Five questions about why Norwich City haven’t fired yet this season

City head coach Daniel Farke is ready to go with what he has at centre back. Picture: Paul Chesterto

City head coach Daniel Farke is ready to go with what he has at centre back. Picture: Paul Chesterton/Focus Images - Credit: Paul Chesterton/Focus Images Ltd

It is said that this is a transitional period for Norwich City but we have only sold Jamal Lewis and Ben Godfrey from the last promotion team and have strengthened everywhere.

The loss of Timm Klose is (respectfully) irrelevant given his injury record, and while Alex Tettey has stayed for another year, we have recruited the excellent Oliver Skipp.

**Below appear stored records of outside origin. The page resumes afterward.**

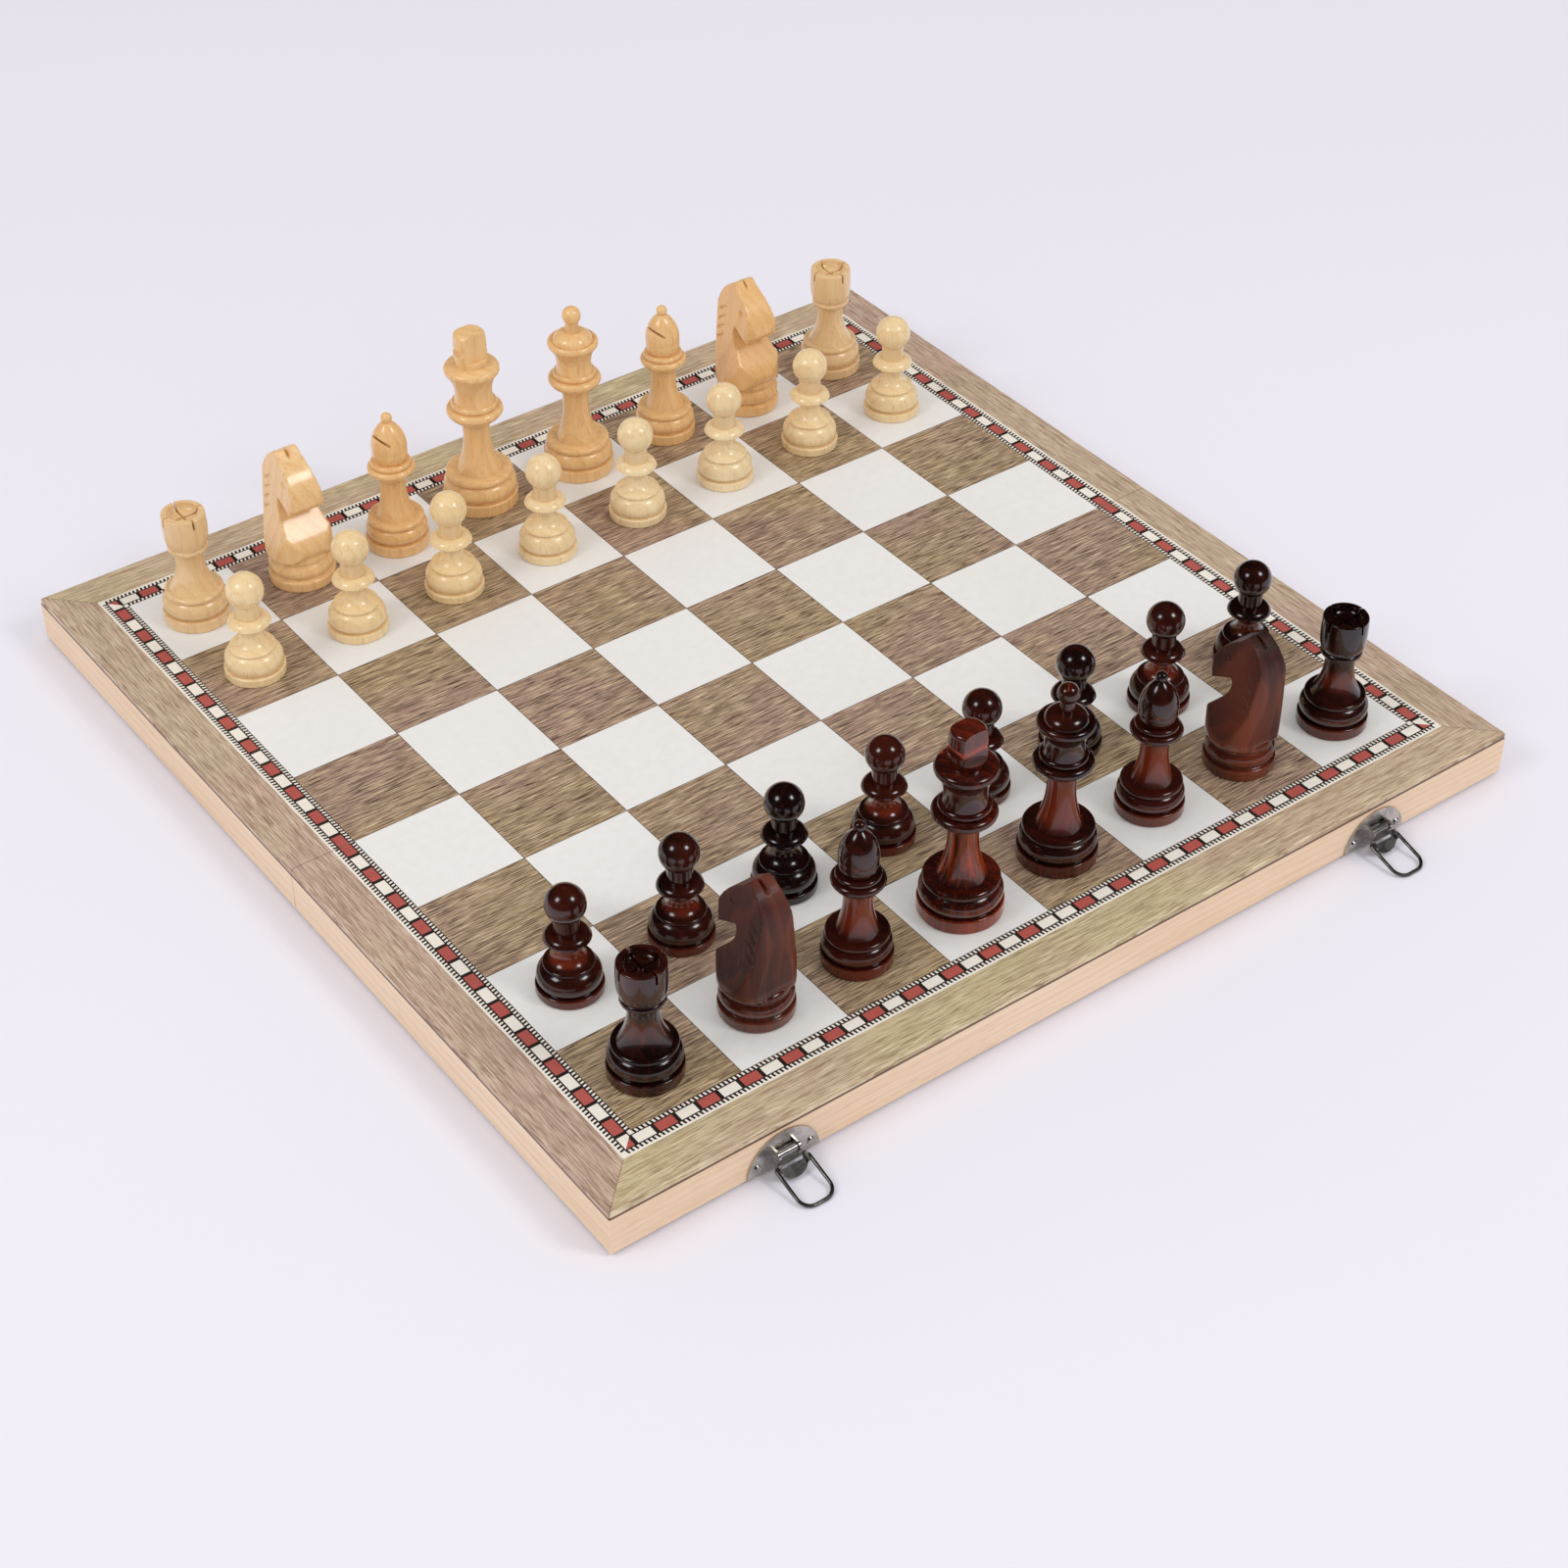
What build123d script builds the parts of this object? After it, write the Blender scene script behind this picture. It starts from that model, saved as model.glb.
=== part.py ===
from build123d import *
from math import cos, radians, sin
import os

os.makedirs("parts", exist_ok=True)

# Folding chess set: two shallow pine trays hinged along the middle, playing side up,
# with sixteen light and sixteen dark turned men standing on the printed panels.
# +X runs along the fold, +Y from the latched edge to the back, +Z up, all in mm.
# Pieces are drawn with the fold at y = 0 and the hinge barrels on the ground plane z = 0,
# then set along Y so that the origin is the bottom centre of the whole set.

# Playing board
square = 42.5
squares_per_side = 8
band_width = 9.0
border_width = 16.0
panel_thickness = 3.0
panel_edge_radius = 1.4

# Pine tray
rail_thickness = 9.0
rail_height = 15.0
fold_gap = 0.3

# Butt hinges, let into the rims of the two fold rails
hinge_spacing = 240.0
hinge_length = 30.0
leaf_thickness = 1.0
leaf_width = 7.6
leaf_fit = 0.1
knuckle_length = 10.0
knuckle_radius = 1.1
knuckle_gap = 0.15
hinge_pin_radius = 0.5
hinge_pin_play = 0.05
axis_drop = 0.1
notch_clearance = 0.25
screw_radius = 0.8
screw_head_radius = 1.5
screw_head_depth = 0.8
screw_length = 7.0
screw_spacing = 16.0
screw_inset = 3.6

# Draw latches on the dark tray's outer rail
latch_spacing = 260.0
plate_width = 28.0
plate_height = 13.6
plate_thickness = 0.8
plate_lift = 0.4
ear_inner = 3.6
ear_thickness = 0.8
ear_radius = 1.9
lever_axis_out = 2.6
lever_axis_up = 7.0
lever_pin_radius = 0.6
lever_pin_play = 0.05
lever_barrel_radius = 1.3
lever_side_gap = 0.2
lever_length = 8.8
lever_width = 11.0
lever_thickness = 0.8
lever_tip_radius = 3.2
lever_neck_length = 2.4
flange_height = 3.0
flange_end = 6.2
bail_axis = 4.0
bail_length = 16.0
bail_wire_radius = 0.65
bail_hole_play = 0.07
bail_corner_radius = 4.5
lever_rest_angle = 50.0
bail_rest_angle = 16.2
nail_radius = 0.7
nail_head_radius = 1.5
nail_head_height = 0.6
nail_length = 6.0
latch_nail_inset = 3.6
latch_nail_up = 3.4

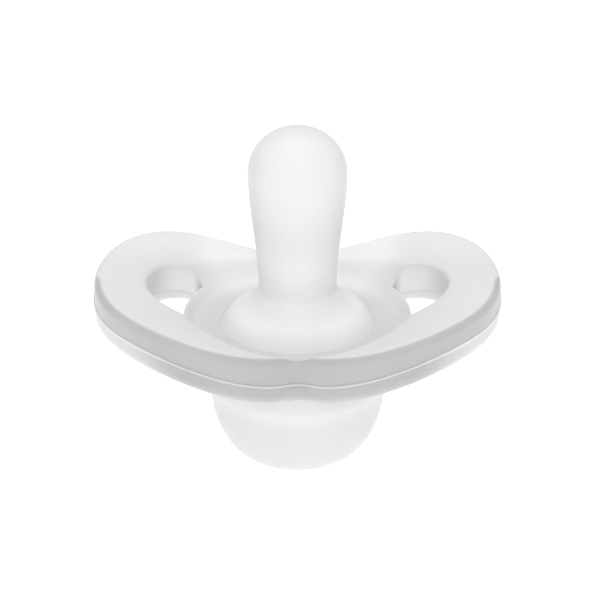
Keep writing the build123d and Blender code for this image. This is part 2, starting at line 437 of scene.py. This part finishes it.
def make_rear_shield():
    """Rear half: underside, rim wall, vents, and the boss with the pocket for the flanges."""
    build = Builder()
    outline = outline_loop()

    def top(x, y):
        return seam_height(x, y) - SEAM_GAP

    tops, unders = [], []
    high, low = edge_rings(build, outline, 1, top, rear_height, SEAM_ROUND, RIM_UNDER_ROUND)
    for side in (1, -1):
        a, b = edge_rings(build, vent_loop(side), -1, top, rear_height, SEAM_ROUND, VENT_UNDER_ROUND)
        tops.append(a)
        unders.append(b)
    register = circle(REGISTER_R - SNUG, HUB_COUNT)
    foot = circle(BOSS_R + BOSS_FILLET, HUB_COUNT)
    build.fill(high, [register, *tops], top, True)
    build.fill(low, [foot, *unders], rear_height, False)
    rings = [build.ring(register, top(register[:, 0], register[:, 1]))]
    rings.append(build.ring(register, LIP_UNDER_Z - SNUG))
    for r, z in (
        (POCKET_R + SNUG, LIP_UNDER_Z - SNUG), (POCKET_R + SNUG, KNOB_FLANGE_Z - SNUG),
        (BORE_R + SNUG, KNOB_FLANGE_Z - SNUG), (BORE_R + SNUG, BOSS_Z),
    ):
        rings.append(build.ring(circle(r, HUB_COUNT), z))
    for r, z in arc(BOSS_R - BOSS_ROUND, BOSS_Z + BOSS_ROUND, BOSS_ROUND, BOSS_ROUND, -90, 0, ROUNDING_STEPS):
        rings.append(build.ring(circle(r, HUB_COUNT), z))
    for share_in, share_down in reversed(rounding()):
        at = circle(BOSS_R + BOSS_FILLET * share_in, HUB_COUNT)
        rings.append(build.ring(at, rear_height(at[:, 0], at[:, 1]) - BOSS_FILLET * share_down))
    build.rings(rings)
    return build.object("rear_shield_skin")


def make_seam_bead():
    """A rounded bead that follows the seam round the rim wall."""
    build = Builder()
    outline = outline_loop()
    rings = []
    for a in np.linspace(0, 2 * np.pi, BEAD_SIDES, endpoint=False):
        at = moved_in(outline, -BEAD_PROUD * math.cos(a))
        rings.append(build.ring(at, rim_seam_height(outline[:, 0]) + BEAD_HALF_HEIGHT * math.sin(a)))
    build.rings(rings + rings[:1])
    return build.object("seam_bead_line", 180)


def make_teat():
    """Hollow teat, turned: flange, mound, shank, bulb, gate pit, and back down the inside."""
    bulb_bore = BULB_R - TEAT_WALL
    shank_bore = SHANK_R - TEAT_WALL
    foot_bore = BORE_R - TEAT_WALL
    rise = BULB_Z - SHANK_Z
    profile = [(foot_bore, TEAT_FLANGE_Z), (POCKET_R, TEAT_FLANGE_Z), (POCKET_R, LIP_UNDER_Z - SNUG)]
    profile += [(BORE_R, LIP_UNDER_Z - SNUG)]
    profile += sweep((BORE_R, MOAT_Z - SNUG), MOUND_MIDDLE, MOUND_LEAVE_EDGE, MOUND_REACH_MIDDLE, 18)
    profile += sweep(MOUND_MIDDLE, (SHANK_R, SHANK_Z), MOUND_LEAVE_MIDDLE, MOUND_REACH_SHANK, 14)[1:]
    profile += sweep((SHANK_R, SHANK_Z), (BULB_R, BULB_Z), (0, rise), (0, rise), 30)[1:]
    profile += arc(0, BULB_Z, BULB_R, TIP_Z - BULB_Z, 0, TIP_ARC_END, 26)[1:]
    profile += [(GATE_R, TIP_Z), (GATE_R - GATE_DRAFT, TIP_Z - GATE_DEPTH), (0, TIP_Z - GATE_DEPTH)]
    profile += [(0, TIP_Z - TEAT_WALL)]
    profile += arc(0, BULB_Z, bulb_bore, TIP_Z - TEAT_WALL - BULB_Z, 90, 0, 20)[1:]
    profile += sweep((bulb_bore, BULB_Z), (shank_bore, SHANK_Z), (0, -rise), (0, -rise), 24)[1:]
    profile += sweep((shank_bore, SHANK_Z), (foot_bore, TEAT_FLANGE_Z), THROAT_PULL, THROAT_PULL, 16)[1:]
    return turned("teat_skin", profile)


def make_knob():
    """Hollow knob, turned: flat base, belly, groove, flange, and back down the inside."""
    bore = BORE_R - KNOB_WALL
    belly_in = KNOB_R - KNOB_WALL
    profile = [(0, 0), (BASE_FLAT_R, 0)]
    profile += arc(BASE_FLAT_R, KNOB_WIDEST_Z, KNOB_R - BASE_FLAT_R, KNOB_WIDEST_Z, -90, 0, 30)[1:]
    rise = GROOVE_TOP_Z - KNOB_WIDEST_Z
    profile += sweep((KNOB_R, KNOB_WIDEST_Z), (BORE_R, GROOVE_TOP_Z), (0, rise), (-0.5 * rise, rise), 12)[1:]
    profile += [(BORE_R, KNOB_FLANGE_Z), (POCKET_R, KNOB_FLANGE_Z), (POCKET_R, PLUG_Z), (bore, PLUG_Z)]
    profile += sweep((bore, GROOVE_TOP_Z), (belly_in, KNOB_WIDEST_Z), (0.5 * rise, -rise), (0, -rise), 12)
    profile += arc(
        BASE_FLAT_R, KNOB_WIDEST_Z, belly_in - BASE_FLAT_R, KNOB_WIDEST_Z - KNOB_WALL, 0, -90, 24
    )[1:]
    profile += [(0, KNOB_WALL)]
    return turned("knob_skin", profile)


def make_plug():
    """Stiff ring between the two flanges, with its spigot."""
    spigot_top = TEAT_FLANGE_Z + PLUG_SPIGOT_HEIGHT
    profile = [
        (PLUG_BORE_R, PLUG_Z + SNUG), (POCKET_R - SNUG, PLUG_Z + SNUG),
        (POCKET_R - SNUG, TEAT_FLANGE_Z - SNUG), (PLUG_SPIGOT_R, TEAT_FLANGE_Z - SNUG),
        (PLUG_SPIGOT_R, spigot_top), (PLUG_BORE_R, spigot_top), (PLUG_BORE_R, PLUG_Z + SNUG),
    ]
    return turned("plug_ring_part", profile)


# ------------------------------------------------------------------ materials

class Nodes:
    """Short calls for building a node tree."""

    def __init__(self, name):
        self.material = bpy.data.materials.new(name)
        self.material.use_nodes = True
        self.tree = self.material.node_tree
        self.shader = self.tree.nodes["Principled BSDF"]

    def new(self, kind, **values):
        node = self.tree.nodes.new(kind)
        for key, value in values.items():
            if hasattr(node, key):
                setattr(node, key, value)
            else:
                node.inputs[key.replace("_", " ")].default_value = value
        return node

    def link(self, out, into):
        self.tree.links.new(out, into)


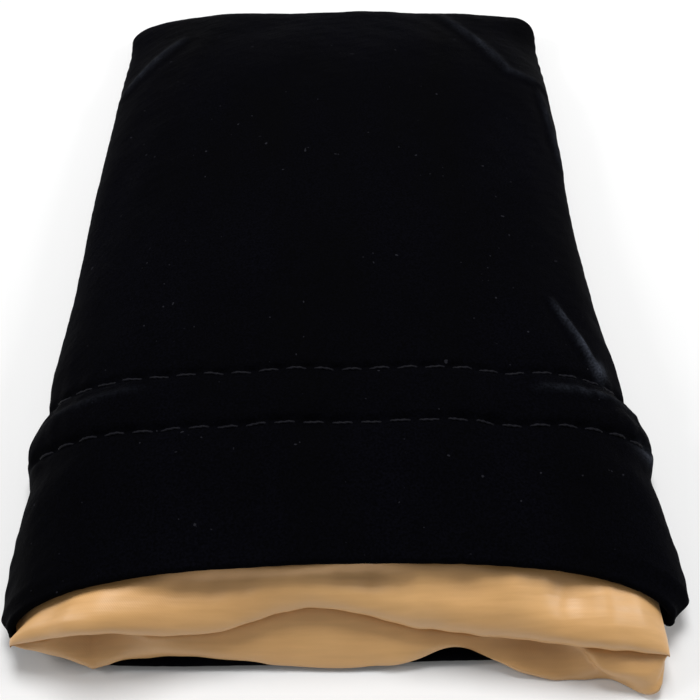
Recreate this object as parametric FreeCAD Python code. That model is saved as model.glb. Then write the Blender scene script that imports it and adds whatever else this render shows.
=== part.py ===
"""Lined velvet drawstring dice bag, lying on its back with its mouth towards -Y.

The bag is a velvet outer bag of two panels with a satin lining bag of two panels inside it.
The two bags are sewn together at the mouth, where the lining rolls out past the velvet.
Two rows of stitching through velvet and lining make an empty channel round the bag, for a
drawstring between velvet and lining. A slit in each side seam is the drawstring's way in.

Frame: +Z up, +Y from the mouth to the closed end, origin at the middle of the bag's underside.
Units are millimetres. Every cross-section is a D lying on its flat side: a straight base, two
round sides and one shallow arc over the top, all tangent to each other.
"""

import FreeCAD, Part
import math
import os

V = FreeCAD.Vector

# Driving dimensions of the velvet bag.
BAG_WIDTH = 102.0
BAG_LENGTH = 160.0          # back panel, mouth edge to closed end
CROWN_HEIGHT = 19.0         # top of the body above the table
MOUTH_HEIGHT = 16.0         # top of the mouth above the table
SEAM_HEIGHT = 5.5           # the side seams and the end seam lie at this height
MOUTH_LEAN = 0.44           # the front edge of the mouth lies back by this much per mm of height
LIP_LENGTH = 2.5            # the lining rolls this far out of the mouth
MOUTH_GAP = 5.2             # clear height between the lining's two lips
MOUTH_GAP_RISE = 1.6        # the middle of that gap above the side seams
MOUTH_GAP_SIDE = 1.0        # the gap ends this much further in from each side than the lining

# Cloth and thread.
VELVET = 1.2                # thickness with its pile
SATIN = 0.5
LAYER_GAP = 0.6             # between velvet and lining
THREAD = 0.4
STITCH_PITCH = 4.5
STITCH_LENGTH = 3.7
THREAD_CLEARANCE = 0.04     # between a stitch and the cloth under it

# The drawstring channel.
HEADING = 29.5              # mouth edge to the first row of stitching
CHANNEL = 10.0              # between the two rows
GROOVE = 0.8                # how deep a row pulls the velvet in
GROOVE_REACH = 1.3          # the pull is over this far from the row
CHANNEL_SWELL = 0.9         # how far the velvet stands out between the rows
CHANNEL_ROOM = 2.2          # from the velvet's inner face to the lining's, between the rows
ROOM_FLAT = CHANNEL * 0.2   # the lining is at its furthest in over this far from the channel's middle
ROOM_FALL = CHANNEL * 0.3   # and comes back out over this much more
SLIT_LENGTH = 6.4           # the opening in each side seam
SLIT_HEIGHT = 2.4
SLIT_DEPTH = 10.0           # how far in from each side the slit is cut

# The sides and the closed end.
SIDE_RADIUS = 6.0
MOUTH_SIDE_RADIUS = 7.2     # the mouth is squarer than the body
WAIST = 1.4                 # each side pulls in this far at mid length
UNDER_CUT = 0.3             # the sections reach this far below the table, and are cut off flat there
TOP_CLOSING = 52.0          # the top slopes down to the end seam over this length
BASE_CLOSING = 16.0         # the underside lifts to the end seam over this length
END_THICKNESS = 4.4         # of the velvet at the end seam, both panels together
END_WALL = 3.0              # the velvet's turned-in seam at the closed end
END_GAP = 2.0               # between that and the lining's end
LINING_END_WALL = 1.5       # the lining's turned-in seam at its closed end
SIDE_GAP = 1.0              # extra room at each side seam for the turned-in edges
CORNER_RADIUS = 6.0         # of the two corners at the closed end, seen from above

BODY_STEPS = 9              # sections from the channel to the bend into the closed end
END_STEPS = 7               # and from there to the end
END_BEND = 16.0
FRONT_REACH = 12.0          # sections start this far in front of the mouth, and are cut back
MOUTH_SEAM = 3.5            # from the mouth edge to the seam that joins velvet and lining
SEAM_INSET = 0.35           # from a panel's inner face to its seam thread's centre
SEAM_START = 6.0            # from the mouth edge to the first stitch of a side seam
SEAM_STOP = 14.0            # from a side seam's last stitch to the velvet's seam at the closed end
END_SEAM_STOP = 8.0         # from each side to the first stitch of an end seam
LIPS_END = HEADING / 4      # the narrow part between the lips ends this far behind the mouth edge
LIPS_OVERRUN = 1.0          # and starts this much further forward than the other sections
STITCH_PARTS = 24           # a stitch's ends are placed to this share of the pitch
FAR = 400.0
ROUNDEST = 0.46             # the largest side radius, as a share of a section's height
TIGHTEST = 2.0              # the smallest side radius inside the bag

ROWS = (HEADING, HEADING + CHANNEL)
CHANNEL_MIDDLE = HEADING + CHANNEL / 2
LINING = VELVET + LAYER_GAP             # inset of the lining's outer face
INSIDE = LINING + SATIN                 # inset of the lining's inner face
LIP_FRONT = LIP_LENGTH - MOUTH_LEAN * (LINING - UNDER_CUT)   # the back lip, in front of the back panel
MOUTH = (LIP_FRONT - BAG_LENGTH) / 2    # Y of the back panel's mouth edge


def smooth(t):
    """0 before 0, 1 after 1, and a smooth rise between."""
    t = min(1.0, max(0.0, t))
    return t * t * (3 - 2 * t)


def closing(distance, reach):
    """1 along the bag, falling to 0 at the closed end as a quarter of an ellipse."""
    t = (distance - (BAG_LENGTH - reach)) / reach
    return math.sqrt(1 - min(1.0, max(0.0, t)) ** 2)


def outer_profile(distance):
    """Half width, side radius, base and crown of the velvet at this distance from the mouth edge."""
    along = min(1.0, max(0.0, distance / BAG_LENGTH))
    swell = 0.0
    if ROWS[0] - GROOVE_REACH < distance < ROWS[1] + GROOVE_REACH:
        from_middle = (distance - CHANNEL_MIDDLE) / (CHANNEL + 2 * GROOVE_REACH)
        swell = CHANNEL_SWELL * math.cos(math.pi * from_middle)
    for row in ROWS:
        if abs(distance - row) < GROOVE_REACH / 2:
            swell = -GROOVE
    half_end = END_THICKNESS / 2
    height = MOUTH_HEIGHT + (CROWN_HEIGHT - MOUTH_HEIGHT) * smooth(distance / HEADING)
    crown_above = half_end + (height - SEAM_HEIGHT - half_end) * closing(distance, TOP_CLOSING)
    base_below = half_end + (SEAM_HEIGHT + UNDER_CUT - half_end) * closing(distance, BASE_CLOSING)
    corner = CORNER_RADIUS * (1 - closing(distance, CORNER_RADIUS))
    half_width = BAG_WIDTH / 2 - WAIST * math.sin(math.pi * along) + swell - corner
    crown = SEAM_HEIGHT + crown_above + swell
    base = SEAM_HEIGHT - base_below - min(0.0, swell)
    radius = SIDE_RADIUS + (MOUTH_SIDE_RADIUS - SIDE_RADIUS) * (1 - smooth(distance / HEADING))
    return half_width, min(radius, ROUNDEST * (crown - base)), base, crown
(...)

Against Derby we saw outstanding passing from Lukas Rupp, and Max Aarons, Ben Gibson and Emi Buendia all looked a class above. We have a fantastic goalkeeper, a warrior in Zimbo, natural wingers left and right with raw pace, we have playmakers galore and we have a number nine that can bully defenders. And Teemu Pukki.

We have been playing 4-2-3-1 for the last nine months so therefore even the tactical demands on the squad haven’t actually changed. So aren’t we actually in an enviable position? Calling this transitional seems farfetched.

In my mind Daniel Farke has been lucky to avoid justifiable criticism. I’ve got more questions than answers so far this season and I think we ought to be doing much better. I’d like to highlight five questions because to me, all fingers point to flaws in our set-up...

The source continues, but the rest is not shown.